STATED PROBLEM:
Reproduce the span that opens at the line containing "bpy.context.scene.collection.objects.link(empty)" and closes at the line containing "for node in", both lines included, without alteration and without any other line.

_ _ _ _

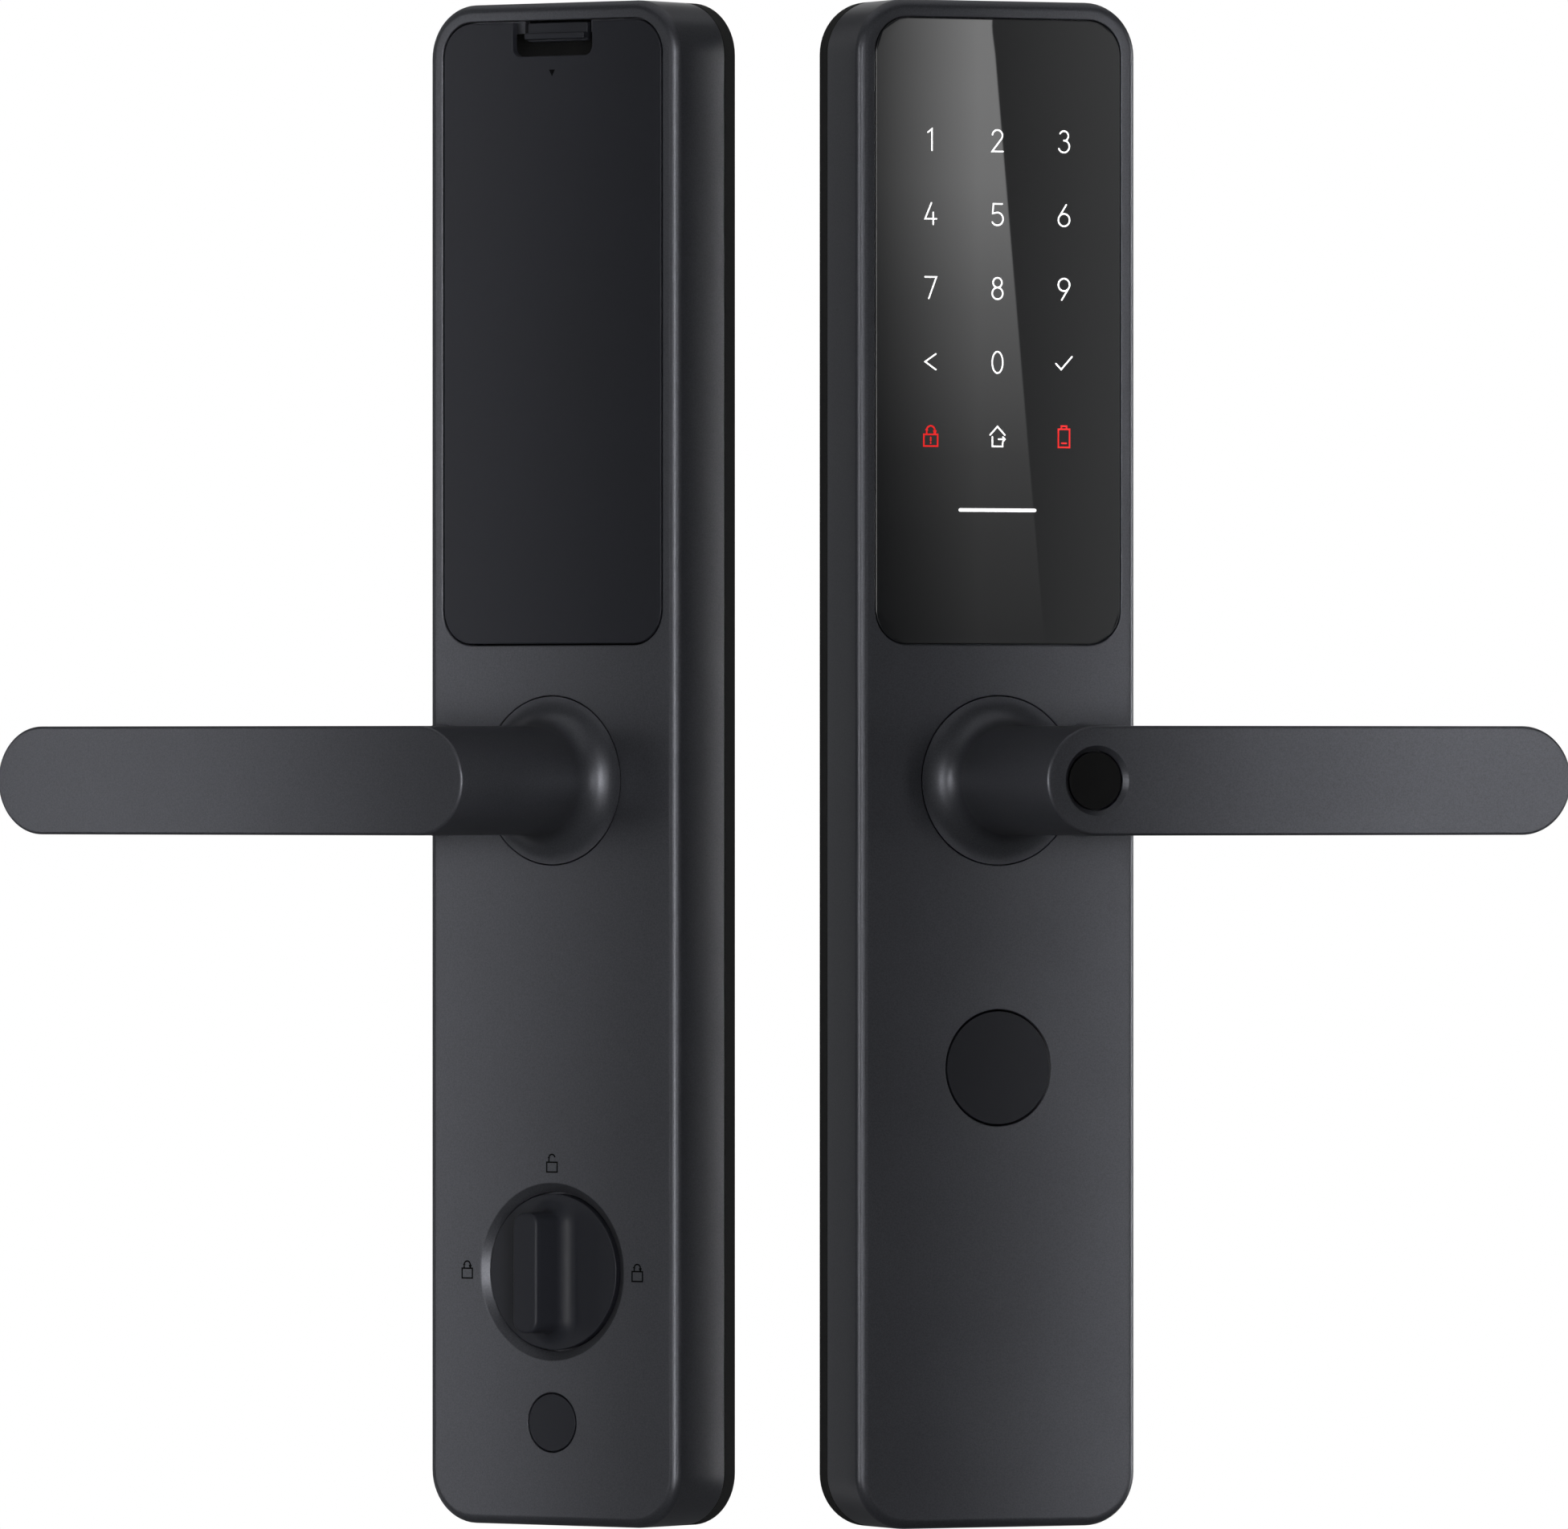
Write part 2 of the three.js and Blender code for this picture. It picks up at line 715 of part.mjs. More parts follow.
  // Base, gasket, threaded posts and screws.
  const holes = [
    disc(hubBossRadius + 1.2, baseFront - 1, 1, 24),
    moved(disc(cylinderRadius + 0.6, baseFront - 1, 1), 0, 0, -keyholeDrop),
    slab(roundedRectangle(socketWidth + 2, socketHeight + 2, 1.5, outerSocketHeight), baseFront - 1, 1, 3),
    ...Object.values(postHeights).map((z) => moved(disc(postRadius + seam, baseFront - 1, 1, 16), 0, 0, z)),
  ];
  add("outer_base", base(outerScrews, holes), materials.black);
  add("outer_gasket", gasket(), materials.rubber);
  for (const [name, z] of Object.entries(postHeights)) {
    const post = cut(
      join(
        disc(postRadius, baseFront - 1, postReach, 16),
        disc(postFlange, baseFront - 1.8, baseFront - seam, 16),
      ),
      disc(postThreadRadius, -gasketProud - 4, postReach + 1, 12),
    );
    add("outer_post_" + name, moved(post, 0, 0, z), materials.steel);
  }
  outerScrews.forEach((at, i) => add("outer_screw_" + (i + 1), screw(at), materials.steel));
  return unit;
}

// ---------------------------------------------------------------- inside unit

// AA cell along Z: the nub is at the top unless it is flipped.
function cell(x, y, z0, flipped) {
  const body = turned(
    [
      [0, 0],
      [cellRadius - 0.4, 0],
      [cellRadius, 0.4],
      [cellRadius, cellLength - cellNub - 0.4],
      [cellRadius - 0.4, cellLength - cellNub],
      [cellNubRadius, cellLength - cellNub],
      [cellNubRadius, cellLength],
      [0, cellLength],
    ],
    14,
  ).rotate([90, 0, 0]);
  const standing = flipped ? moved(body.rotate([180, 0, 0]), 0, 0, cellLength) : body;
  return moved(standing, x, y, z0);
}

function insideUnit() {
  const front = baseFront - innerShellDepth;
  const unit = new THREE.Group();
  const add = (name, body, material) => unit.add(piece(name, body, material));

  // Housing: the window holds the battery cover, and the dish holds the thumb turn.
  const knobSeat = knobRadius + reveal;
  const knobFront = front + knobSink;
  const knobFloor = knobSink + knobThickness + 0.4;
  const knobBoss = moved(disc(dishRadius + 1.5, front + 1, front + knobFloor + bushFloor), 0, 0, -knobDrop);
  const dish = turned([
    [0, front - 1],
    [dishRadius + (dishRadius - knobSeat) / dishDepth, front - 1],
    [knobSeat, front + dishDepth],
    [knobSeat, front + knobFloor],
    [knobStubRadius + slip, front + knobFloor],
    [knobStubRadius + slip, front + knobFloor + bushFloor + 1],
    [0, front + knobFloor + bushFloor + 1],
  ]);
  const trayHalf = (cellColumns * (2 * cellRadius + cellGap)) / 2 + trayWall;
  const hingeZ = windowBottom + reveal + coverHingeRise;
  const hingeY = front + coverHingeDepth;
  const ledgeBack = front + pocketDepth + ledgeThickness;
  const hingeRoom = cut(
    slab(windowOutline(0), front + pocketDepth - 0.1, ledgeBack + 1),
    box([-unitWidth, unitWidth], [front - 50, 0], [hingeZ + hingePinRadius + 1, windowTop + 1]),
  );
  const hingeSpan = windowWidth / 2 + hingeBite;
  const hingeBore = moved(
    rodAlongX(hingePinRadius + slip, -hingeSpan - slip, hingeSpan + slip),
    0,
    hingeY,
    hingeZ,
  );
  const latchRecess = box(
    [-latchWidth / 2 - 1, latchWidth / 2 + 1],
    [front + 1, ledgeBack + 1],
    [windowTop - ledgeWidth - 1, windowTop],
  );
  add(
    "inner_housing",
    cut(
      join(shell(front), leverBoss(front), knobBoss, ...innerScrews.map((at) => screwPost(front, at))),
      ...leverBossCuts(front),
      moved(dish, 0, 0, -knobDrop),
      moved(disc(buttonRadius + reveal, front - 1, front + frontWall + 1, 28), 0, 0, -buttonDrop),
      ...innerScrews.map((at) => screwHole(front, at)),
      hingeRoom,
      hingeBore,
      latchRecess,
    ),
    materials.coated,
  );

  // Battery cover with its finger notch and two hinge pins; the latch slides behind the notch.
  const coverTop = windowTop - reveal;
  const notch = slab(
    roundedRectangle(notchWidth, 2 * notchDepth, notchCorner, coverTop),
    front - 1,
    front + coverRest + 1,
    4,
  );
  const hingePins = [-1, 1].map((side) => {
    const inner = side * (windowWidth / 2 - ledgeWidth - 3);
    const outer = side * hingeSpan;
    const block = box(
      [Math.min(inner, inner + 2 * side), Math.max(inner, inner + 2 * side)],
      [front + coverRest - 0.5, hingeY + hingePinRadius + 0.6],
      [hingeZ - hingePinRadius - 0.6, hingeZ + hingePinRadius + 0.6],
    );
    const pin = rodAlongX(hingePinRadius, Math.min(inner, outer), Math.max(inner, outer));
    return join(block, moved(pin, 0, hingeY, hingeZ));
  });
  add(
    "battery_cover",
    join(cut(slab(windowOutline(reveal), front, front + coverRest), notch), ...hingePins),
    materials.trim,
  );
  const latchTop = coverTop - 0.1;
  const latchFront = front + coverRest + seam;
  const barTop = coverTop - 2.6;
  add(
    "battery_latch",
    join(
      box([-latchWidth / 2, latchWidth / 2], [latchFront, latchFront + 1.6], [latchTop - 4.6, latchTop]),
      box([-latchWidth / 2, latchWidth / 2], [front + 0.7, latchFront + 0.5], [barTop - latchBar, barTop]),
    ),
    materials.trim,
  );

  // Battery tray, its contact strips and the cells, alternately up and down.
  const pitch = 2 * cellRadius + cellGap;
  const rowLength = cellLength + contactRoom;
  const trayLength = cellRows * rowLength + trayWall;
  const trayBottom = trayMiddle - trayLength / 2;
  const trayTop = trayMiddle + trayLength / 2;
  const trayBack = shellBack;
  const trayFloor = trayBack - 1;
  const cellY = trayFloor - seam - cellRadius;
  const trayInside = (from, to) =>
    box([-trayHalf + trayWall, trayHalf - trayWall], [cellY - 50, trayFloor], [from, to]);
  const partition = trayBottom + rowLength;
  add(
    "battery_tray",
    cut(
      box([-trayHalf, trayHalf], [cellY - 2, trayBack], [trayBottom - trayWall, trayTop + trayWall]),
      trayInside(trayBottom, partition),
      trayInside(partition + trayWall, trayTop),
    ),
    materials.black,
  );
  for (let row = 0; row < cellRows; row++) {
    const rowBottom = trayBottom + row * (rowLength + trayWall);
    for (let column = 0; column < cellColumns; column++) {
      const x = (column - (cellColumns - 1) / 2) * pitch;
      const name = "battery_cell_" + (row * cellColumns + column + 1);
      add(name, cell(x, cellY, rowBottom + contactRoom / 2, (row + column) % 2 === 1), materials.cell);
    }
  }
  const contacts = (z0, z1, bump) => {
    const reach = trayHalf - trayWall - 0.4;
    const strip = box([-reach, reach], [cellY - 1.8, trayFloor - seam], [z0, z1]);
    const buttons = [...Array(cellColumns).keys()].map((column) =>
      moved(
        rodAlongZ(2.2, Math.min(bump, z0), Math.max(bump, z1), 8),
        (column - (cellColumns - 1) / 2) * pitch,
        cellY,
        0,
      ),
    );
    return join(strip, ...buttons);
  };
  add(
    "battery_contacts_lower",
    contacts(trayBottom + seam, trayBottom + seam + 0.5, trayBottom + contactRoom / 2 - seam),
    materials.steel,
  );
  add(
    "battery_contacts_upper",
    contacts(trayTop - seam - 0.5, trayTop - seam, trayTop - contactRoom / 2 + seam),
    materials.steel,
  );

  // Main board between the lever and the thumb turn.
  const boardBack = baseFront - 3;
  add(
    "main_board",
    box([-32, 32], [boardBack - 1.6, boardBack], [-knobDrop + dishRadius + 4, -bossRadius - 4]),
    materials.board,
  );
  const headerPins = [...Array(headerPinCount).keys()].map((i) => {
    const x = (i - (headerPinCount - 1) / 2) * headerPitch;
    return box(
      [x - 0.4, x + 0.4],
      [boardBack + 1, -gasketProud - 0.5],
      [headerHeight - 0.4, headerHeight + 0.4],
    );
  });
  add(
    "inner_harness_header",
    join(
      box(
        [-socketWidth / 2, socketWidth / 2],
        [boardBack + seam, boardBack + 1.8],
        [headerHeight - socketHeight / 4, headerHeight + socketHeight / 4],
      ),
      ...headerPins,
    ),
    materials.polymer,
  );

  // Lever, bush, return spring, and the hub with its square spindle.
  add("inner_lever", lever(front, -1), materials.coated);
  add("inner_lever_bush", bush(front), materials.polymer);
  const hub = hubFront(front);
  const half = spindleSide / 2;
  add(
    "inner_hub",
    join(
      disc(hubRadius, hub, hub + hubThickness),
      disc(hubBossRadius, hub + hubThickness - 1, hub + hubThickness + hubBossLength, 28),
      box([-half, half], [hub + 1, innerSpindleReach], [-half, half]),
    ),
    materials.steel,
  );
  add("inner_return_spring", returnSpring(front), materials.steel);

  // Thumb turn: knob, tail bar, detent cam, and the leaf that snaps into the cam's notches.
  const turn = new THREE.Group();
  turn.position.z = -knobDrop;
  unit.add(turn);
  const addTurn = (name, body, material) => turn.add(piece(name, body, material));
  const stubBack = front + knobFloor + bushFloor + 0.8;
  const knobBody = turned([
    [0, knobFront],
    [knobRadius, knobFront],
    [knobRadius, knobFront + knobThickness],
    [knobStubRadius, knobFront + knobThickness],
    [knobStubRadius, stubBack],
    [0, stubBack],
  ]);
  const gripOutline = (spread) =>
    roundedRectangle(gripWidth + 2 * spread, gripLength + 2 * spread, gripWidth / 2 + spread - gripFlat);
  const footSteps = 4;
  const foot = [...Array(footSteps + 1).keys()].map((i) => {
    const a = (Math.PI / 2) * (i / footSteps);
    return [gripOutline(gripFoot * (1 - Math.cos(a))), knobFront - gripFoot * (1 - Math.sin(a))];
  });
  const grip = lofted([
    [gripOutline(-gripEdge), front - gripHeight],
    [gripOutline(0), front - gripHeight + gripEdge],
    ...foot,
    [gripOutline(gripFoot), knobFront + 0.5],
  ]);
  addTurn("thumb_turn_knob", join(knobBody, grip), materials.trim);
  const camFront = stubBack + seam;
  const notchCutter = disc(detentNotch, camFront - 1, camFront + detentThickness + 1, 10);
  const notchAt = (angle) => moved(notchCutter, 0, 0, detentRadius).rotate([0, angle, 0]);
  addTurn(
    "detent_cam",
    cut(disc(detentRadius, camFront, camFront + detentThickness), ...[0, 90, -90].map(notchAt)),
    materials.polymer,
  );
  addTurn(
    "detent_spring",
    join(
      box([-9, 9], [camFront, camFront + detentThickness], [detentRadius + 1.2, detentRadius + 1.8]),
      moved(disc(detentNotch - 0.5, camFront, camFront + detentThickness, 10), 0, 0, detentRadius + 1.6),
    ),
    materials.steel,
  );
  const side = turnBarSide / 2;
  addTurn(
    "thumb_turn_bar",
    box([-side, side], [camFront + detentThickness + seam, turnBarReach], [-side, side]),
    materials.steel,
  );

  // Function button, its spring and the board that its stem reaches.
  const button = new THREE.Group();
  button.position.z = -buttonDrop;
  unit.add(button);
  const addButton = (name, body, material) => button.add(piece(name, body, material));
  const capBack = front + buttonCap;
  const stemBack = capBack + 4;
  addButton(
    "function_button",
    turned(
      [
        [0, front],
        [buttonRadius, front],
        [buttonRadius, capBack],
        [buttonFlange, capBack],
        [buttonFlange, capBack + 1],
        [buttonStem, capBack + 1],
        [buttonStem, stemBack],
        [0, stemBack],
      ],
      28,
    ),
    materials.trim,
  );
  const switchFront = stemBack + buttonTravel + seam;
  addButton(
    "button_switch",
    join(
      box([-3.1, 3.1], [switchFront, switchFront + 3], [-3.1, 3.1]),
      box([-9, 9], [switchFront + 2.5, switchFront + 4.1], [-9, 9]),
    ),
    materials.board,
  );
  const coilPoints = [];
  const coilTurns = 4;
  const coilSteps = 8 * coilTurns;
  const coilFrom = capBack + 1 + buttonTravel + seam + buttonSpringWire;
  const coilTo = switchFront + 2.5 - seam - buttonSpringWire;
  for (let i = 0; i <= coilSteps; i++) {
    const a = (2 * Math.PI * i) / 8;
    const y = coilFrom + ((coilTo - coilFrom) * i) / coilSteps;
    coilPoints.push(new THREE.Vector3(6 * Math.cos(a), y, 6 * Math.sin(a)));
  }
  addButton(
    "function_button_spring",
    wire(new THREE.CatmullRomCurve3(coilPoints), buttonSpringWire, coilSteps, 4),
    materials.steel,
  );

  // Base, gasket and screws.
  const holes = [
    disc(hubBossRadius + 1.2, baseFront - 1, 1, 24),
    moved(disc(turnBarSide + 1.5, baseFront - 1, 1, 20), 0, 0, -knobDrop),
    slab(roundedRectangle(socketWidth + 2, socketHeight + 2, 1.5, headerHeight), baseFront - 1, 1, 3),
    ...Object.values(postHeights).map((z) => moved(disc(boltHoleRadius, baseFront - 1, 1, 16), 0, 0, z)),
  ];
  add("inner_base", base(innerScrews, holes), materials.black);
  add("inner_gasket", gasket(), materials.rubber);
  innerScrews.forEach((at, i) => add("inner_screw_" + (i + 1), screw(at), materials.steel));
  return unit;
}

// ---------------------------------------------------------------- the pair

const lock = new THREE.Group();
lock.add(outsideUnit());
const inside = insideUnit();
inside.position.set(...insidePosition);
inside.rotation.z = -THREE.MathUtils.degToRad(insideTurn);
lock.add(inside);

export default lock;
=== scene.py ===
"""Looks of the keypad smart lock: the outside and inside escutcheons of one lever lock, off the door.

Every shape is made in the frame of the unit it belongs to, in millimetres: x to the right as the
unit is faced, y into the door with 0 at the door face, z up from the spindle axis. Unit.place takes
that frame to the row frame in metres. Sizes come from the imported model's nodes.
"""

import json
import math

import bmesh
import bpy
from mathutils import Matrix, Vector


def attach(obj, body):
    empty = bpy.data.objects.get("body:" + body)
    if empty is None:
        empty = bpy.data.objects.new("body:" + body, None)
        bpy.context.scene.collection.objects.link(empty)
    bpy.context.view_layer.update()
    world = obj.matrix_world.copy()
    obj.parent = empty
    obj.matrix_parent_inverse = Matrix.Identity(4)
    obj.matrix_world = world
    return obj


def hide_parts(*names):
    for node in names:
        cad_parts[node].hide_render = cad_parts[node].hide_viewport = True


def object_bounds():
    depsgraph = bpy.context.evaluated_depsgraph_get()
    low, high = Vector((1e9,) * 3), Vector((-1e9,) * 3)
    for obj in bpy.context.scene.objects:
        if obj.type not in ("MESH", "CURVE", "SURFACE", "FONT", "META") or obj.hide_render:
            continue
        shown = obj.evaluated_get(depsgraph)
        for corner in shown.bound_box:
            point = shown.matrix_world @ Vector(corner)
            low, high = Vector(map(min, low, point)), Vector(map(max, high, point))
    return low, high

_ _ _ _

EXERCISE SOLUTION:
        bpy.context.scene.collection.objects.link(empty)
    bpy.context.view_layer.update()
    world = obj.matrix_world.copy()
    obj.parent = empty
    obj.matrix_parent_inverse = Matrix.Identity(4)
    obj.matrix_world = world
    return obj


def hide_parts(*names):
    for node in names:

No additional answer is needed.